Mule scams spur warnings from the FBI and other agencies headed into 2019. In the meantime, individual payments fraud cases in the U.S. show some more traditional methods of ill-gotten gains, spanning kickbacks, falsified records and misuse of credit card data.
It’s no surprise that payments fraud is on the rise. Juniper Research, for example, has estimated that retailers will lose as much as $130 billion in card-not-present (CNP) fraud through 2023 — as tech gets more complex and transactions are done across borders.
It’s gotten bad enough that the Federal Bureau of Investigation (FBI), and other enforcement agencies globally, sent out warnings late last month about “money mules” — a new(ish) wrinkle in fraudulent activity, where individuals’ and companies’ bank accounts are used unwittingly to move money to bad actors’ accounts, most frequently in money laundering activities.
In December, as a matter of fact, Europol said it had identified more than 1,500 mules, with as many as 168 arrested by that time.
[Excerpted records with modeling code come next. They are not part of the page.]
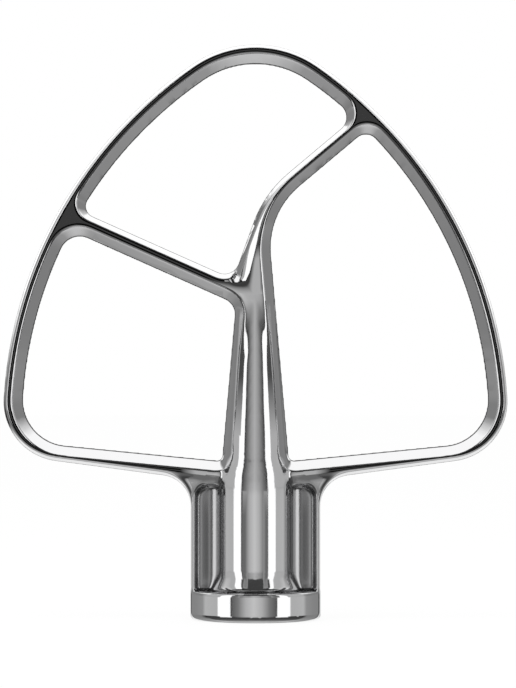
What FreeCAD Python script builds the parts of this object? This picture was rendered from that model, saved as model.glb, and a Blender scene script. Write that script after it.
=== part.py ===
# Stand mixer flat beater: one polished casting that stands on its collar
# Millimetres, +Z up, X across the frame, Y front to back
# The origin is the centre of the collar's bottom face, on the axis of the shaft bore
import FreeCAD, Part
import os
from math import atan2, cos, degrees, hypot, pi, radians, sin, sqrt, tan

import Sketcher

doc = FreeCAD.newDocument("FlatBeater")

# Driving dimensions
sizes = {
    # outer frame, seen from the front
    "beater_height": 154.0,
    "crown_radius": 29.8,
    "crown_half_angle": 34.5,
    "flank_radius": 117.3,
    "heel_radius": 16.1,
    "rim_width": 5.25,
    "inner_heel_radius": 12.3,
    "frame_depth": 10.0,
    # bars at the foot of the frame
    "foot_height": 41.6,
    "foot_slope": 5.6,
    "underside_height": 35.3,
    "underside_slope": 7.6,
    # stem, crossbar and curved bar
    "stem_width": 18.2,
    "stem_lean": 5.0,
    "crossbar_drop": 68.7,
    "crossbar_angle": 24.0,
    "crossbar_width": 5.9,
    "curved_bar_drop": 44.8,
    "curved_bar_angle": 40.0,
    "curved_bar_width": 4.7,
    "curved_bar_foot": 7.0,
    "curved_bar_foot_angle": 70.2,
    "curved_bar_outer_bend": 31.0,
    "curved_bar_inner_bend": 21.6,
    # corners of the three windows
    "crossbar_rim_corner": 3.0,
    "crossbar_stem_corner": 4.0,
    "curved_bar_rim_corner": 4.0,
    "side_window_top_corner": 3.5,
    "lower_window_top_corner": 5.4,
    "lower_window_stem_corner": 4.3,
    "hub_corner": 1.3,
    # how far each wall slopes back from the flat front to the middle of the bar
    "outer_slope": 0.85,
    "underside_draft": 1.2,
    "inner_slope": 2.7,
    "upper_bar_slope": 1.35,
    "lower_bar_slope": 2.45,
    "land_bevel": 0.25,
    # collar, hub tube and tapering spine
    "collar_diameter": 35.0,
    "collar_height": 8.0,
    "collar_bottom_round": 1.4,
    "collar_top_bevel": 0.3,
    "flare_height": 4.3,
    "flare_angle": 23.0,
    "flare_round": 0.5,
    "tube_diameter": 20.4,
    "shoulder_rise": 0.6,
    "shoulder_length": 8.6,
    "spine_diameter": 16.9,
    "spine_taper": 4.4,
    "spine_tip_rise": 15.7,
    "spine_tip_angle": 18.0,
    "spine_tip_blend": 8.0,
    # side webs and their pockets
    "web_width": 34.7,
    "web_depth": 8.8,
    "web_corner": 8.4,
    "web_slope": 0.4,
    "web_grip": 1.9,
    "web_rim": 1.25,
    "pocket_margin": 1.25,
    "pocket_corner": 3.4,
    "pocket_floor": 2.2,
    "pocket_draft": 0.3,
    "pocket_foot": 0.5,
    "pocket_lip": 0.3,
    "web_blend": 4.4,
    "blend_grip": 1.0,
    # shaft bore and pin slot
    "bore_diameter": 13.0,
    "bore_depth": 34.0,
    "bore_lead_in": 0.7,
    "slot_width": 5.6,
    "slot_reach": 8.9,
    "slot_rise": 15.0,
    "slot_turn": 50.0,
    "slot_seat_drop": 1.5,
    "slot_seat_turn": 28.0,
}

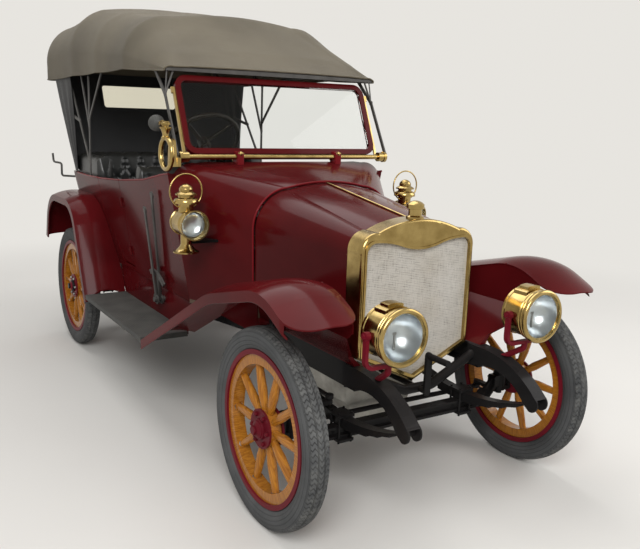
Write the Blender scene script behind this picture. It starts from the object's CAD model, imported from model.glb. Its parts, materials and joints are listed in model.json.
"""Open touring car with its hood up: finishes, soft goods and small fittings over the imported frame."""
import json
import math

import bmesh
import bpy
from mathutils import Matrix, Vector, noise


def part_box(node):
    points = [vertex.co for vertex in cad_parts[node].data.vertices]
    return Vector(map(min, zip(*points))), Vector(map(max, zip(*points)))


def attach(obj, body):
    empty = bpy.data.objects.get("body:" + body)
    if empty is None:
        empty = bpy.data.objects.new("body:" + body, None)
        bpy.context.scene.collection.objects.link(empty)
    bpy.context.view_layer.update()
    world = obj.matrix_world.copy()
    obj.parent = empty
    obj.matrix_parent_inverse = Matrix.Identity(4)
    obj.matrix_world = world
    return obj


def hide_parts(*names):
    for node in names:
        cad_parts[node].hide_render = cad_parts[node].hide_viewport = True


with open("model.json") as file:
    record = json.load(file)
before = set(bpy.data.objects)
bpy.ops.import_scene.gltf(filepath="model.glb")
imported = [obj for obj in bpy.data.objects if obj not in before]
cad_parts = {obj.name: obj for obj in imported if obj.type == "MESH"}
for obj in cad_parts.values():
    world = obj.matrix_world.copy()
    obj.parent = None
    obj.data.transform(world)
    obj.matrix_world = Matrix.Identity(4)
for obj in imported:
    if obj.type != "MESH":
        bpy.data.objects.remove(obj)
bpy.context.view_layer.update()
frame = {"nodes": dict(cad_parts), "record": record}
nodes = frame["nodes"]
scene = bpy.context.scene


# Finishes: node trees, three shared groups and the materials built with them
class Graph:
    """A node tree being built; each input is a constant or the socket that feeds it."""

    def __init__(self, tree):
        self.tree = tree

    def feed(self, node, inputs):
        for socket, value in inputs.items():
            if isinstance(value, bpy.types.NodeSocket):
                self.tree.links.new(value, node.inputs[socket])
            else:
                node.inputs[socket].default_value = value
        return node

    def add(self, kind, inputs=None, **settings):
        node = self.tree.nodes.new("ShaderNode" + kind)
        for key, value in settings.items():
            setattr(node, key, value)
        return self.feed(node, inputs or {})

    def math(self, operation, *values):
        return self.add("Math", dict(enumerate(values)), operation=operation).outputs[0]

    def times(self, first, second):
        return self.math("MULTIPLY", first, second)

    def mapped(self, value, low=0.0, high=1.0, to_low=0.0, to_high=1.0, **settings):
        inputs = {"Value": value, "From Min": low, "From Max": high, "To Min": to_low, "To Max": to_high}
        return self.add("MapRange", inputs, **settings).outputs["Result"]

    def mix(self, share, first, second, data_type="RGBA", **settings):
        inputs = {"Factor": share, "A": first, "B": second}
        return self.add("Mix", inputs, data_type=data_type, **settings).outputs["Result"]

    def ramp(self, value, low, high, low_at=0.0, high_at=1.0):
        """A colour between two, by where the value lies between two places."""
        made = self.add("ValToRGB", {"Fac": value})
        for element, place, colour in zip(made.color_ramp.elements, (low_at, high_at), (low, high)):
            element.position = place
            element.color = (*colour, 1)
        return made.outputs["Color"]

    def split(self, vector):
        return self.add("SeparateXYZ", {0: vector}).outputs

    def fold(self, value):
        """Distance from the middle of each whole step of the value."""
        return self.math("ABSOLUTE", self.math("SUBTRACT", self.math("FRACT", value), 0.5))

    def seen_rays(self):
        """One for what the camera sees, directly, mirrored or through glass."""
        rays = self.add("LightPath").outputs
        first = self.math("MAXIMUM", rays["Is Camera Ray"], rays["Is Glossy Ray"])
        return self.math("MAXIMUM", first, rays["Is Transmission Ray"])


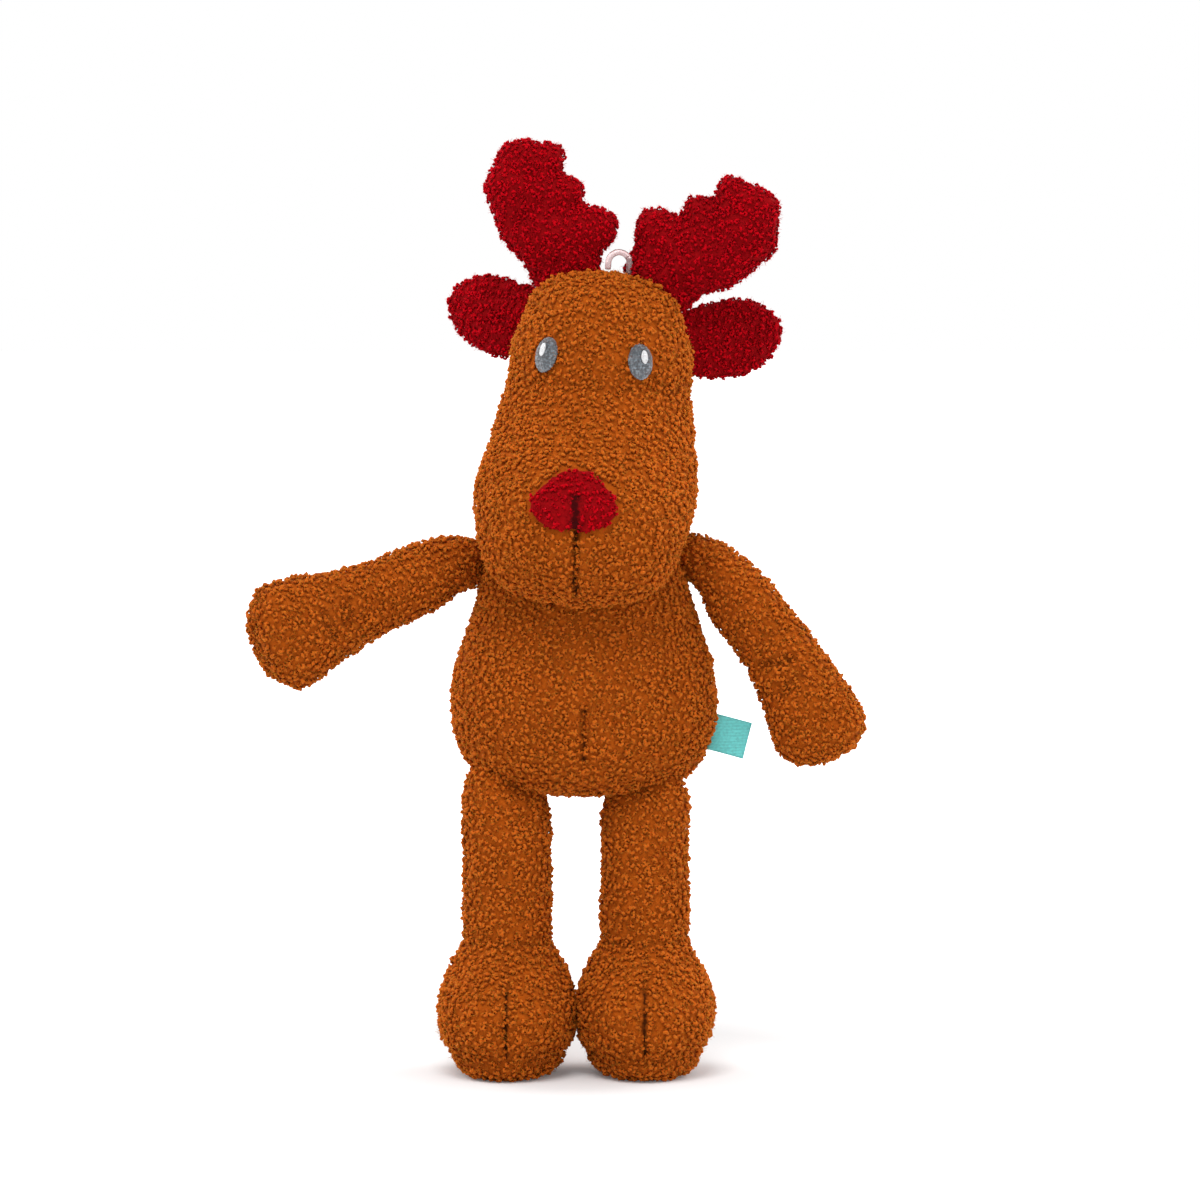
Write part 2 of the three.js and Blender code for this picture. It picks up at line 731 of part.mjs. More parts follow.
for (const side of Object.keys(sides)) {
  const { eye, glint } = eyeOf(side);
  addPiece(headFrame, `${side}_eye`, eye, greyThread());
  addPiece(headFrame, `${side}_eye_glint`, glint, whiteThread());

  const arm = armOf(side);
  const armFrame = carriedAt(torso, `${side}_arm`, arm.shoulder);
  addPiece(armFrame, `${side}_arm_front_cover`, arm.front, brownPile());
  addPiece(armFrame, `${side}_arm_back_cover`, arm.back, brownPile());
  addPiece(armFrame, `${side}_arm_stuffing`, arm.stuffing, filling());

  const leg = legOf(side);
  const legFrame = carriedAt(torso, `${side}_leg`, leg.hip);
  addPiece(legFrame, `${side}_shin_cover`, leg.shin, brownPile());
  addPiece(legFrame, `${side}_foot_outer_cover`, leg.outer, brownPile());
  addPiece(legFrame, `${side}_foot_inner_cover`, leg.inner, brownPile());
  addPiece(legFrame, `${side}_foot_sole`, leg.sole, brownPile());
  addPiece(legFrame, `${side}_leg_stuffing`, leg.stuffing, filling());

  const ear = earOf(side);
  const earFrame = carriedAt(headFrame, `${side}_ear`, ear.flap);
  addPiece(earFrame, `${side}_ear_front_cover`, ear.front, crimsonPile());
  addPiece(earFrame, `${side}_ear_back_cover`, ear.back, crimsonPile());

  const antler = antlerOf(side);
  const antlerFrame = carriedAt(headFrame, `${side}_antler`, antler.flop);
  addPiece(antlerFrame, `${side}_antler_front_cover`, antler.front, crimsonPile());
  addPiece(antlerFrame, `${side}_antler_back_cover`, antler.back, crimsonPile());
  addPiece(antlerFrame, `${side}_antler_stuffing`, antler.stuffing, filling());
}

const label = labelParts();
const labelFrame = carriedAt(torso, 'label', label.flap);
addPiece(labelFrame, 'side_label', label.tape, tealTape());

const loop = loopParts();
const loopFrame = carriedAt(headFrame, 'loop', loop.fold);
addPiece(loopFrame, 'hanging_loop', loop.cord, clearCord());

// The origin is the middle of the whole toy's foot print, on the surface that it stands on
const outerBox = new THREE.Box3().setFromObject(deer, true);
const middle = outerBox.getCenter(new THREE.Vector3());
torso.position.set(-middle.x, -middle.y, -outerBox.min.z);
deer.updateMatrixWorld(true);

export default deer;
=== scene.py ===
"""A plush deer, sewn from curly pile over the packed frame of its covers and stuffing.

Every size is in metres, in the frame's own axes: Z up, the toy faces -Y, and its own left is +X.
"""

import json
import math

import bmesh
import bpy
import numpy as np
from bpy.props import FloatProperty, FloatVectorProperty, IntProperty, PointerProperty
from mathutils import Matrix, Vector
from mathutils.bvhtree import BVHTree
from mathutils.kdtree import KDTree

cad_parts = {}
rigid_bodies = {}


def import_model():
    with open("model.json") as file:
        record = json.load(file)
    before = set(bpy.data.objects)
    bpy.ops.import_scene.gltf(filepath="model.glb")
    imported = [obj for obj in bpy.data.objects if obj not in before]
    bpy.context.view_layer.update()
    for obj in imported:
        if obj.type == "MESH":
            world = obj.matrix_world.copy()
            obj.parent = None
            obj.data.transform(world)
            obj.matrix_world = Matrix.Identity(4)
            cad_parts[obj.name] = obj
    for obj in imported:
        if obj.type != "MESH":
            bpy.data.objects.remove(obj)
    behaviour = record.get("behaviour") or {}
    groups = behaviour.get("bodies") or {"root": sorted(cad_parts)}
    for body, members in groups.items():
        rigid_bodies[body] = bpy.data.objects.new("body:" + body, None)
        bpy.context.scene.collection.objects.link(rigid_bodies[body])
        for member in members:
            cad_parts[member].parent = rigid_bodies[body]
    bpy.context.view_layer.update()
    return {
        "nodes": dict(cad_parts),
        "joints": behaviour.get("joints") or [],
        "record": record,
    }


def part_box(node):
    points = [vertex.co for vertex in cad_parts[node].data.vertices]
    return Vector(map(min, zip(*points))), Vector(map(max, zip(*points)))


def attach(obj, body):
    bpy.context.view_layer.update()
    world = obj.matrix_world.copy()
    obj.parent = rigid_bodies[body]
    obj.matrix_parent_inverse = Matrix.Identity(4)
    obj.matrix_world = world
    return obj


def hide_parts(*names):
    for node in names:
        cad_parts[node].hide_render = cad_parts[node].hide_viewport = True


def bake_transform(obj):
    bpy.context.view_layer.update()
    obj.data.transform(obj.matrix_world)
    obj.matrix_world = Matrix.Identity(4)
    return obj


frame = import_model()

bl_info = {
    "name": "Plush Deer",
    "version": (1, 0, 0),
    "blender": (4, 5, 0),
    "location": "View3D > Sidebar > Deer",
    "description": "Dresses a plush deer in curly pile over its frame",
    "category": "Add Mesh",
}

MM = 0.001
UP = np.array((0.0, 0.0, 1.0))
INWARD = (0, 1, 0)
SIDES = ("right", "left")
JOINTS = {joint["name"]: joint for joint in frame["joints"]}


# Settings


class DeerSkin(bpy.types.PropertyGroup):
    """How the covers are shaped under their pile."""

    grid: FloatProperty(
        name="Cloth grid", description="Grid of the brown covers' cloth",
        default=3 * MM, unit="LENGTH",
    )
    fine_grid: FloatProperty(
        name="Fine grid", description="Grid of the ears' and antlers' cloth",
        default=2 * MM, unit="LENGTH",
    )
    nose_grid: FloatProperty(
        name="Nose grid", description="Grid of the nose patch", default=1 * MM, unit="LENGTH",
    )
    smoothing: IntProperty(
        name="Smoothing", description="Smoothing passes over a cover before it is stuffed",
        default=3, min=0,
    )
    slack: FloatProperty(
        name="Slack", description="How far inside its full size a cover hangs before it is stuffed",
        default=0.9 * MM, unit="LENGTH",
    )
    spare: FloatProperty(
        name="Spare cloth", description="How much longer the cloth is than the slack cover",
        default=0.03, subtype="FACTOR",
    )
    pressure: FloatProperty(
        name="Pressure", description="How hard the filling presses on the cloth", default=20,
    )
    swelling: FloatProperty(
        name="Swelling", description="The furthest that the filling may move the cloth",
        default=2.6 * MM, unit="LENGTH",
    )
    seam_depth: FloatProperty(
        name="Seam depth", description="How far a seam draws the stuffed cover in",
        default=1.3 * MM, unit="LENGTH",
    )
    seam_width: FloatProperty(
        name="Seam width", description="Distance from a seam at which the cover comes back out",
        default=1.9 * MM, unit="LENGTH",
    )
    unevenness: FloatProperty(
        name="Unevenness", description="Depth of the loose filling's dents",
        default=1 * MM, unit="LENGTH",
    )


class DeerPile(bpy.types.PropertyGroup):
    """The curls of the brown and crimson pile."""

    brown_spacing: FloatProperty(
        name="Brown spacing", description="Least distance between two brown curls",
        default=1.6 * MM, unit="LENGTH",
    )
    brown_radius: FloatProperty(
        name="Brown curl", description="Radius of a brown curl", default=0.66 * MM, unit="LENGTH",
    )
    brown_yarn: FloatProperty(
        name="Brown yarn", description="Half the thickness of the brown yarn",
        default=0.66 * MM, unit="LENGTH",
    )
    brown_fuzz: FloatProperty(
        name="Brown fuzz", description="Loose fibres to a brown curl", default=2, min=0,
    )
    crimson_spacing: FloatProperty(
        name="Crimson spacing", description="Least distance between two crimson curls",
        default=1.32 * MM, unit="LENGTH",
    )
    crimson_radius: FloatProperty(
        name="Crimson curl", description="Radius of a crimson curl",
        default=0.54 * MM, unit="LENGTH",
    )
    crimson_yarn: FloatProperty(
        name="Crimson yarn", description="Half the thickness of the crimson yarn",
        default=0.52 * MM, unit="LENGTH",
    )
    crimson_fuzz: FloatProperty(
        name="Crimson fuzz", description="Loose fibres to a crimson curl", default=3, min=0,
    )
    fibre: FloatProperty(
        name="Fibre", description="Half the thickness of a loose fibre",
        default=0.09 * MM, unit="LENGTH",
    )
    seed: IntProperty(name="Seed", description="Start of the pile's random numbers", default=7)


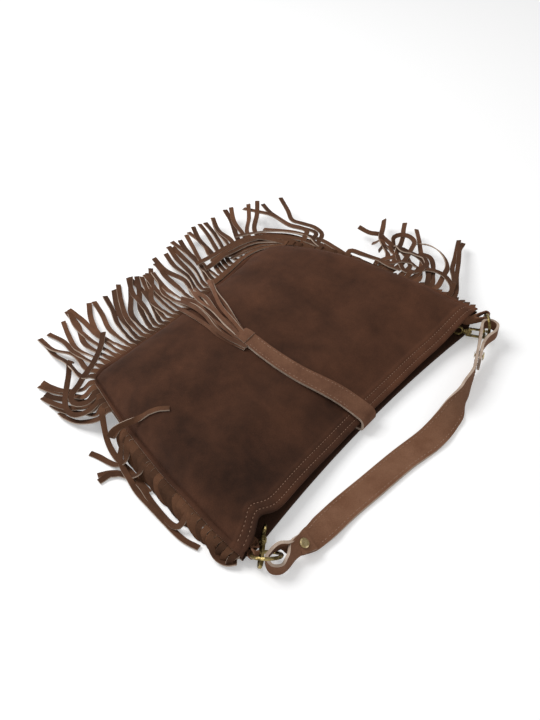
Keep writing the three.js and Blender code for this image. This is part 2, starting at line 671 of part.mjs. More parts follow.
function clawBody() {
  const outer = clawOutline(hook.half + hook.bar / 2, hook.base + 1);
  outer.holes.push(clawOutline(hook.half - hook.bar / 2, hook.inner));
  const options = { depth: hook.plate - 0.8, bevelEnabled: true, bevelSize: 0.4, bevelThickness: 0.4,
    bevelOffset: -0.4, bevelSegments: 1, curveSegments: 5 };
  const plate = new THREE.ExtrudeGeometry(outer, options);
  plate.translate(0, 0, -hook.plate / 2 + 0.4);
  const mouth = block(hook.half, pivotAt.x - 2.4, hook.half - hook.bar / 2 - 0.5, hook.half + 4, 8);
  const slot = block(pivotAt.x - 3, hook.base + 1.6, 1.6, hook.half + 4, 1.8);
  const barrel = axle(hook.base, hook.barrel, 3.1);
  const bore = axle(hook.inner - 1, hook.barrel + 1, hook.stem + gap);
  return toSolid(plate).add(barrel).subtract(mouth).subtract(slot).subtract(bore)
    .subtract(pin(pivotAt.x, pivotAt.y, pinRadius + gap, 8));
}

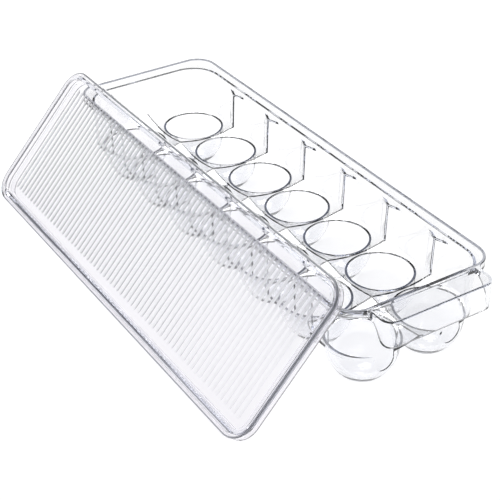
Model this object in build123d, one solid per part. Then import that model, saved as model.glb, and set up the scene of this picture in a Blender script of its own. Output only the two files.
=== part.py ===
from build123d import *
import math
import os

# Egg keeper: a clear moulded tray with two rows of egg cups and a pull handle, and a
# separate lid that leans on the tray's near long side, its ribbed face outwards.
# Lengths are in millimetres. +X runs along the tray towards the handle, +Y away from the
# leaning lid and +Z up. The origin is under the middle of the whole set, on the surface
# that the cups and the lid's lower edge stand on.

# Egg cups
cups_per_row = 7
cup_pitch = 48.0          # along the tray
row_spacing = 50.4        # between the two rows
cup_radius = 21.6         # inside, at the widest level
cup_widest = 26.1         # height of that level above the feet
cup_floor = 1.9           # thickness under the egg
cup_wall = 1.9
cup_flank = 27.0          # radius of the egg-shaped bowl's side, in section
foot_cut = 0.6            # height taken off the bowl to make its small flat foot

# Sloped shelf round each cup, and the walls above it
shelf_height = 30.5       # where a cup's bore opens out
shelf_angle = 18.0        # above the horizontal
front_shelf = 0.2         # from the last cups' bore to the front wall
back_shelf = 7.0
side_shelf = 4.1
wall = 2.0
well_corner = 21.0        # inside plan radius of the well at its top
wall_draft = 2.0          # degrees by which the walls lean out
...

As noted by UK Finance in September, nearly £100 million ($126.27 million USD) was lost in the first six months of 2018 alone, and the average losses stemmed across thousands of pounds for individuals and tens of thousands of pounds for businesses.
Through the “Don’t Be a Mule” campaign, the FBI has been warning that the fraudsters are targeting companies, schools and nonprofits across the United States.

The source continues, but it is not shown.